Baja California vote may decide fate of Mexico’s conservative party


MEXICO CITY — The year was 1989. The Berlin Wall came down. Czechoslovakia was experiencing its Velvet Revolution. Chinese were demanding democracy in Tiananmen Square.

And in Mexico, the first cracks emerged in what had been more than six decades of one-party rule. For the first time in its history, the ruling Institutional Revolutionary Party, or PRI, which had molded modern Mexico, lost a state government, in Baja California, to a small opposition faction.

Baja became the launching pad for that group, the National Action Party, or PAN, to eventually rise to national power, ousting the PRI from the presidency in 2000 after 71 years. The PAN has held on to the governorship of Baja ever since.


On Sunday, elections will take place in Baja California as well as in 14 other states. The PRI, in ascendancy, having returned to the presidential palace last year, is now fighting mightily to take back Baja California.

The PAN, by contrast, is rife with internal squabbles, weakened by electoral drubbings and in danger of losing its prized post. Defeat in Baja California would be a potentially irreparable blow to the party.

“Baja California is a highly emblematic challenge for us,” said Cesar Camacho, national president of the PRI. Although the PRI lost other states after 1989, they’ve been recovered, he said. Not Baja California.

“Saying you want to win everything sounds anti-democratic,” Camacho added, but “the PRI wants to win everywhere.”

The westernmost state also has strategic economic importance for whoever wins. It contains some of the busiest and most lucrative crossings between Mexico and California and prospers from trade, the maquiladora sector and tourism.

As might be expected, the campaign, which formally concluded last week, turned ugly. The PAN’s candidate, former Tijuana Mayor Francisco Vega de Lamadrid, and former Sen. Fernando Castro Trenti of the PRI have traded insults, recriminations and charges of illegal personal enrichment, each citing the other’s vast real estate holdings, including homes in the San Diego area.


Most seriously, Castro Trenti found himself fending off accusations that his brother once worked for the Tijuana drug cartel.

The accusations, splashed across the front pages of newspapers here in the final days of the campaign, were contained in a federal investigation that recounted testimony from drug kingpin Francisco Javier Arellano Felix. Testifying as a “protected witness,” Arellano was quoted as saying he paid Castro Trenti’s brother Francisco $20,000 a month to ease drug shipments through Tijuana in the early 2000s.

Francisco Castro Trenti, currently the top police official in Rosarito Beach, has denied the allegations.

The PAN’s 1989 victory permanently altered Mexico’s political landscape, introducing authentic democratic competition and converting Baja California into a bastion for the conservative party. But the party has suffered a dizzying decline since its defeat by the PRI in the July 2012 presidential election. Many members have abandoned it, and the leadership is badly divided.

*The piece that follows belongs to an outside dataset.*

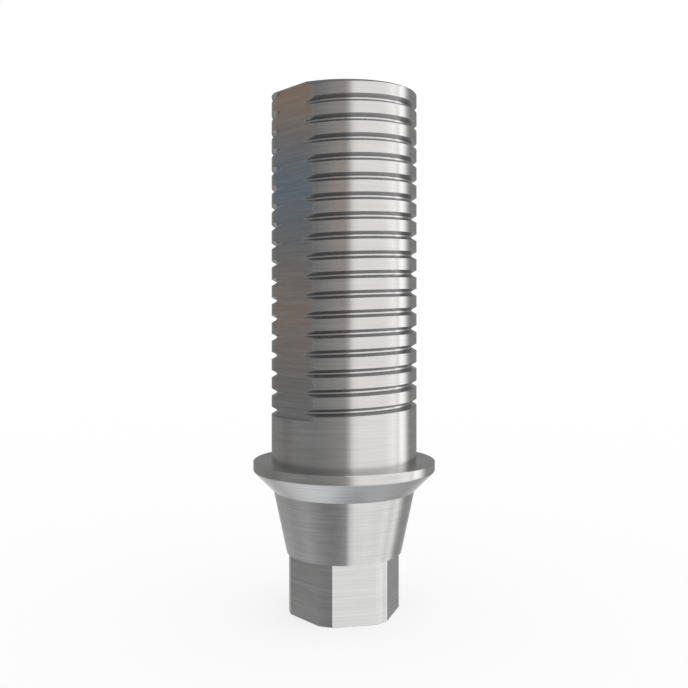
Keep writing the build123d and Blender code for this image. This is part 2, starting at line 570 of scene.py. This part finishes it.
# %% White, grey and coloured cards in the tent
# The back is at both ends of the azimuth, 180 and -180, so its card is given twice.
CARDS = [  # azimuth, its spread, elevation, its spread, tint
    (-101, 20, 18, 2.8, (1.64, 1.16, 0.86)),
    (-101, 20, 11.3, 3.0, (0.75, 0.98, 1.22)),
    (-101, 20, 1.8, 3.0, (1.34, 1.08, 0.92)),
    (-14, 12, 8, 5, (1.13, 1.13, 1.13)),
    (-7, 13, 10, 4.4, (1.28, 0.96, 0.79)),
    (-52, 12, 10.5, 4.5, (0.72, 0.75, 0.82)),
    (80, 16, 13, 7, (1.07, 1.07, 1.07)),
    (115, 6, 18, 4, (0.72, 0.72, 0.72)),
    (135, 20, -9, 6, (1.15, 1.15, 1.15)),
    (-103, 26, -43, 8, (1.84, 1.84, 1.84)),
    (8, 6, 13, 7, (0.90, 0.90, 0.90)),
    (180, 16, -18, 10, (2.00, 2.00, 2.00)),
    (-180, 16, -18, 10, (2.00, 2.00, 2.00)),
    (0, 400, -80, 30, (0.96, 1.00, 1.045)),
]


def tent_colour(azimuth, elevation):
    """White, multiplied by each card's tint with a weight that falls off from the card's
    middle like a bell curve in azimuth and in elevation."""
    tint = np.ones(np.broadcast(azimuth, elevation).shape + (3,))
    for across, width, up, height, card in CARDS:
        off = ((azimuth - across) / width) ** 2, ((elevation - up) / height) ** 2
        weight = np.exp(-off[0] - off[1])
        tint = tint * (1 + weight[..., None] * (np.array(card) - 1))
    return tint


# %% The tent
def tent_mesh(radius=0.28):
    """A ball on a grid of azimuth and elevation, with rows a degree apart near the level
    and two degrees apart elsewhere. Its points carry their brightness."""
    azimuth = np.radians(np.arange(-180, 180.1, 0.75))
    elevation = np.radians(np.concatenate([np.arange(-88, -20, 2), np.arange(-20, 26, 1),
                                           np.arange(26, 89, 2)]))
    level = np.cos(elevation)[:, None] * radius
    height = np.outer(np.sin(elevation) * radius, np.ones_like(azimuth))
    points = np.stack([level * np.sin(azimuth), -level * np.cos(azimuth), height],
                      axis=-1)
    rows, columns = height.shape
    index = np.arange(rows * columns).reshape(rows, columns)
    quads = np.stack([index[:-1, :-1], index[1:, :-1], index[1:, 1:], index[:-1, 1:]],
                     axis=-1)
    caps = [index[0, :-1].tolist(), index[-1, :-1].tolist()]
    mesh = bpy.data.meshes.new("tent")
    mesh.from_pydata(points.reshape(-1, 3), [], quads.reshape(-1, 4).tolist() + caps)
    where = np.degrees(azimuth)[None, :], np.degrees(elevation)[:, None]
    glow = np.ones((rows, columns, 4))
    glow[..., :3] = tent_brightness(*where)[..., None] * tent_colour(*where)
    shade = mesh.attributes.new("brightness", "FLOAT_COLOR", "POINT")
    shade.data.foreach_set("color", glow.ravel())
    return mesh


tent = bpy.data.objects.new("tent", tent_mesh())
bpy.context.scene.collection.objects.link(tent)
print("tent:", len(tent.data.polygons), "faces")

# %% Cloth that glows, seen only in the metal
cloth = bpy.data.materials.new("tent cloth")
cloth.use_nodes = True
cloth.node_tree.nodes.clear()
cloth.cycles.emission_sampling = "NONE"
shade = add(cloth.node_tree, "Attribute", attribute_name="brightness").outputs["Color"]
glow = add(cloth.node_tree, "Emission", {"Color": shade, "Strength": 1.0})
add(cloth.node_tree, "OutputMaterial", {"Surface": glow.outputs[0]})
tent.data.materials.append(cloth)
for rays in ("visible_camera", "visible_diffuse", "visible_shadow",
             "visible_transmission"):
    setattr(tent, rays, False)
floor.visible_glossy = False  # the tent's own ground stands for it in the metal
print("tent seen in the metal:", tent.visible_glossy)

# %% The even white world
world = bpy.data.worlds.new("white studio")
bpy.context.scene.world = world
world.use_nodes = True
sky = world.node_tree.nodes["Background"]
sky.inputs["Color"].default_value = (1, 1, 1, 1)
sky.inputs["Strength"].default_value = 1.0
bpy.context.scene.view_settings.view_transform = "Standard"
print("world strength:", sky.inputs["Strength"].default_value)

# %% [markdown]
# The camera
#
# The edges of the flange and the hexagon show as arcs, and how flat those arcs are tells
# where the camera stood: close, about 21 mm from the axis and level with the middle of
# the post. It looks straight ahead, and a small shift brings the piece into the frame.

# %% Camera at the photograph's place
PICTURE, FOCAL_LENGTH, SHIFT_X, SHIFT_Y = 688, 830.5, -0.1, -23.5  # in pixels
lens = bpy.data.cameras.new("camera")
camera = bpy.data.objects.new("camera", lens)
bpy.context.scene.collection.objects.link(camera)
camera.location = (0, -0.02070, 0.007173)
camera.rotation_euler = (math.radians(90), 0, 0)
lens.sensor_width = 36.0
lens.lens = 36.0 * FOCAL_LENGTH / PICTURE
lens.shift_x = SHIFT_X / PICTURE
lens.shift_y = SHIFT_Y / PICTURE
lens.clip_start, lens.clip_end = 0.001, 5.0
bpy.context.scene.camera = camera
print("lens:", round(lens.lens, 2), "mm")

“This election is not just about Baja Californians; it’s about Mexican politics and how we will build democracy in the future,” Vega said. “Our victory will be a turning point in containing the PRI. We cannot allow the PRI, once again, to paint all of Mexico red,” a reference to the party’s color.

Castro, in stump speeches, counters, “The people are tired of the PAN and 24 years of neglect.”

Victor Espinoza, an analyst at the College of the Northern Border in Tijuana, said the PAN’s clubbiness and closed structure has stunted potential growth. The PRI, by contrast, is more “big tent” as parties go and has been steadily building its comeback in Baja California, regaining a handful of mayorships in recent years.

Further vanquishing of the PAN even has implications for President Enrique Peña Nieto’s broad agenda of reforms aimed at improving the economy. Losing Baja California could force the resignation of national party leader Gustavo Madero, who has been generally cooperative with Peña Nieto’s programs, and, instead, boost a large, dissident faction of the PAN that would withhold its support for the president.

For passage of his initiatives, the PRI’s Peña Nieto has relied on the so-called Pact for Mexico, a formal agreement by the major political parties to find consensus on legislative reforms. If the PAN were to ditch the Pact for Mexico, a much-anticipated overhaul of the state oil monopoly, among other bills, would be jeopardized.

Madero has complained bitterly about PRI campaign tactics, suggesting the party has reverted to its old-school ways when, for decades, it gave away food, money, building materials, credit cards and other gifts in exchange for votes. Police in Tijuana last week said they arrested a PRI operative whose car was full of food packages he was giving out to voters.

“The dinosaur’s claws are showing,” Madero said.

Only Baja California is electing a governor Sunday. Voting for mayors and local legislatures, more than 1,300 posts in all, will take place in 13 other states, and a special election will be held in a 15th state, Sonora, to replace a federal congressman who was slain, allegedly by a political rival. All told, the elections involve about a third of Mexico’s electorate.